Cities in high- and upper-middle-income countries are major contributors to climate change, whereas the contribution of cities in lower-income countries is modest. Globally, about 70 percent of anthropogenic greenhouse gas emissions, the bulk of which are fossil carbon dioxide (CO2) emissions, emanate from cities. Cities in lower-income countries, however, accounted for only about 14 percent of all global urban CO2 emissions in 2015, and cities in low-income cities contributed less than 0.20 percent. The mitigation challenge for cities in lower-income countries is to develop without following the historic CO2 emissions trajectories of cities in higher-income countries.

Cities in low- and lower-middle-income countries face the highest exposure to projected climate change–related hazards. Projected exposure for 2030–40 for these cities—based on a composite index that combines projections for six key hazards (floods, heat stress, tropical cyclones, sea-level rise, water stress, and wildfires)—is considerably higher than for cities in higher-income countries.
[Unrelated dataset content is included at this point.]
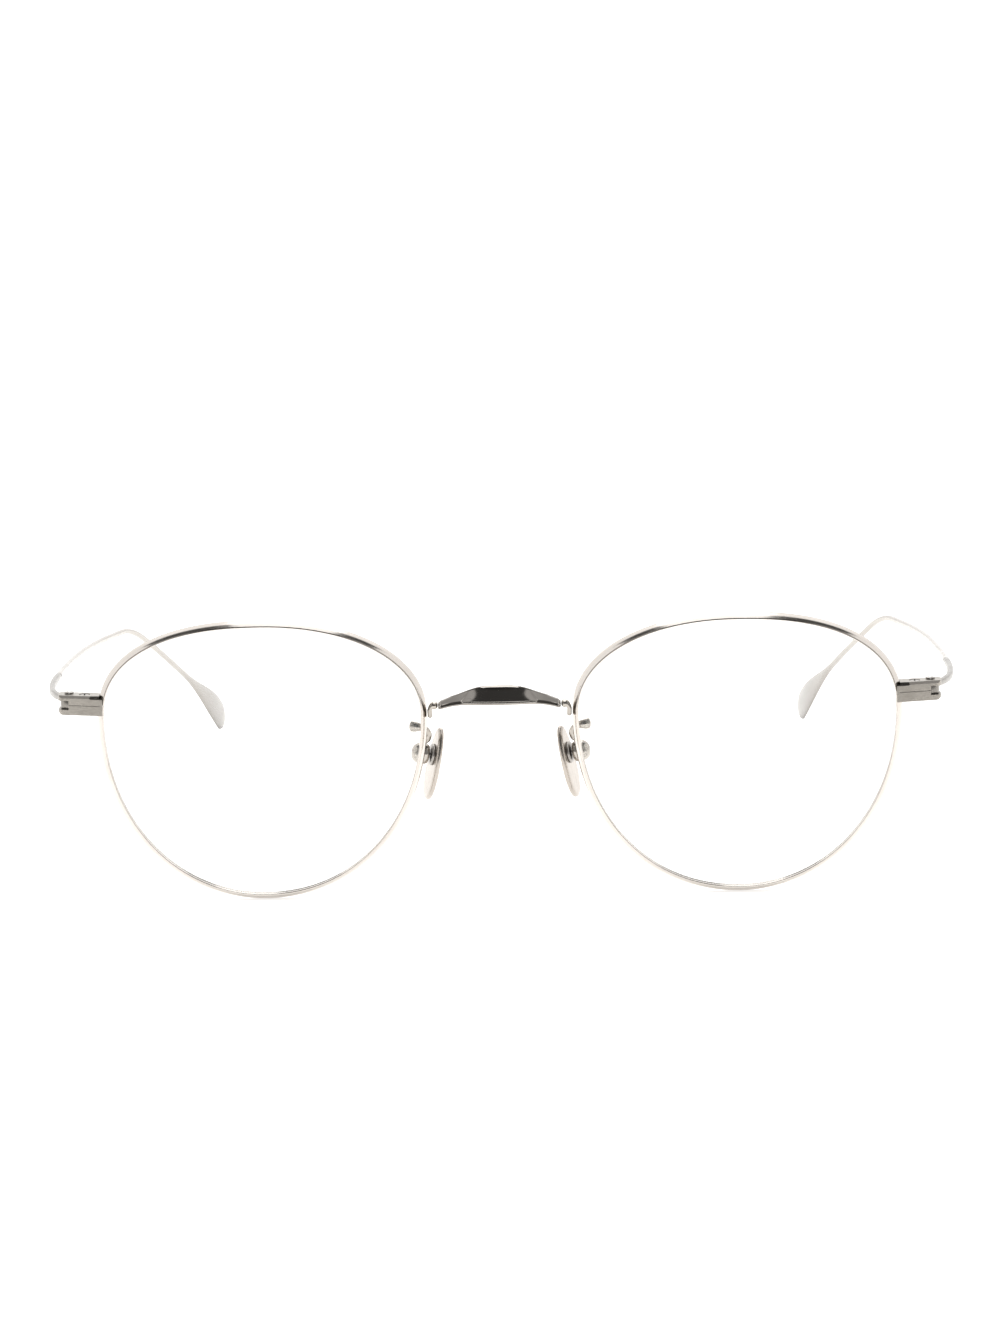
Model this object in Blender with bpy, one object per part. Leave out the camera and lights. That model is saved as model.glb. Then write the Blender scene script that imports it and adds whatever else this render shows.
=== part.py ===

Cities in low- and lower-middle-income countries are less resilient to increasingly frequent climate change–related shocks and stresses. These cities suffer larger negative impacts to their local levels of economic activity from extreme hot, dry, and wet weather events, as well as from tropical cyclones, than do cities in higher-income countries. The impacts of extreme weather for cities in lower-income countries are particularly pronounced when they reinforce a city’s baseline climatic conditions.

Cities suffer indirect impacts of climate change, especially in low- and lower-middle-income
countries. These indirect impacts occur through a variety of channels. For example, when extreme weather events hit, people in the countryside often seek safe harbor in cities. Extended droughts in rural areas result in faster expansion of urban areas. The resulting new settlements are often informal and established on the outskirts of cities, in urban floodplains with limited access to services.

Construction in countries is gravitating toward cities that will be most affected by climate change. Since the 1960s, construction in countries has increasingly gravitated toward cities projected to become unbearably hot because of climate change—the opposite of what would be expected in the face of intensifying changes in climate.

Lack of inclusiveness contributes to the lack of resilience of cities in low- and lower-middle-income countries. This lack of resilience can be explained, in part, by these cities’ higher rates of poverty and lower levels of access to basic services such as health care and education; water, electricity, and other utilities; solid waste management; digital and financial services; and emergency rescue services.

Cities in low- and middle-income countries are less green in terms of air pollution, and air pollution from key urban sectors presents a greater challenge for larger cities in countries at all income levels. On average, concentrations of PM2.5 (particulate matter of 2.5 microns or less in diameter) in both 2000 and 2015 were lower in cities in high-income countries than in cities in lower-income countries. And a city’s PM2.5 emissions in its residential and transportation sectors—sectors that urban planning and policies can most directly influence—tend to increase with its population.

Policies that improve air quality can help cities both mitigate and adapt to climate change. Many of the activities that contribute to poor urban air quality, such as industrial activities and driving internal combustion engine vehicles, also contribute to global climate change. Consistent with this finding, across cities globally, for the residential and transportation sectors, a strong positive correlation exists between CO2 and PM2.5 emissions.

Cities that develop vertically consume less land, accommodate more people, and are more prosperous. Across cities globally, a doubling of a city’s total height leads to a roughly 16 percent long-run increase in its population and a 19 percent long-run reduction in its land area relative to other cities. These results are accompanied by a 4 percent long-run increase in the intensity of the city’s nighttime lights per capita, which suggests increased prosperity.

Lack of vegetation, especially evident in large cities and cities in upper-middle-income countries, can exacerbate the impacts of extreme heat events in cities. It does so because a lack of vegetation exacerbates the urban heat island effect, which can lead to urban land surface temperatures that are more than 10°C higher than the equivalent rural land surface temperatures.

A policy compass to help cities thrive

A thriving city is one that is green, resilient, and inclusive in the face of a changing climate. The World Bank report presents general conclusions related to the realization of this vision in the form of three questions policy makers should answer: What policy instruments are available? Who wields these instruments? How can policy choices based on these instruments be prioritized and sequenced for effective implementation?

WHAT: Policy options take the form of five I’s: information, incentives, insurance, integration,
and investments. In many instances, the interdependencies between these sets of instruments play out in complementary ways, wherein policies across the bundles strengthen impacts when implemented together.

WHO: Because “traditional” urban stresses interact with climate change–related stresses to determine outcomes, local governments are well-placed to drive climate action. Cities, working with other stakeholders including national governments, the private sector, and civil society, have an important policy wedge at their disposal.

HOW: To ensure their cities thrive, policy makers will need to toggle between, and sandwich together, bundles of policy options drawn from the five I’s. The combination of interventions, their sequencing, and the prioritization of outcomes will vary depending on the characteristics of cities, including their level of risk, level of development, and size.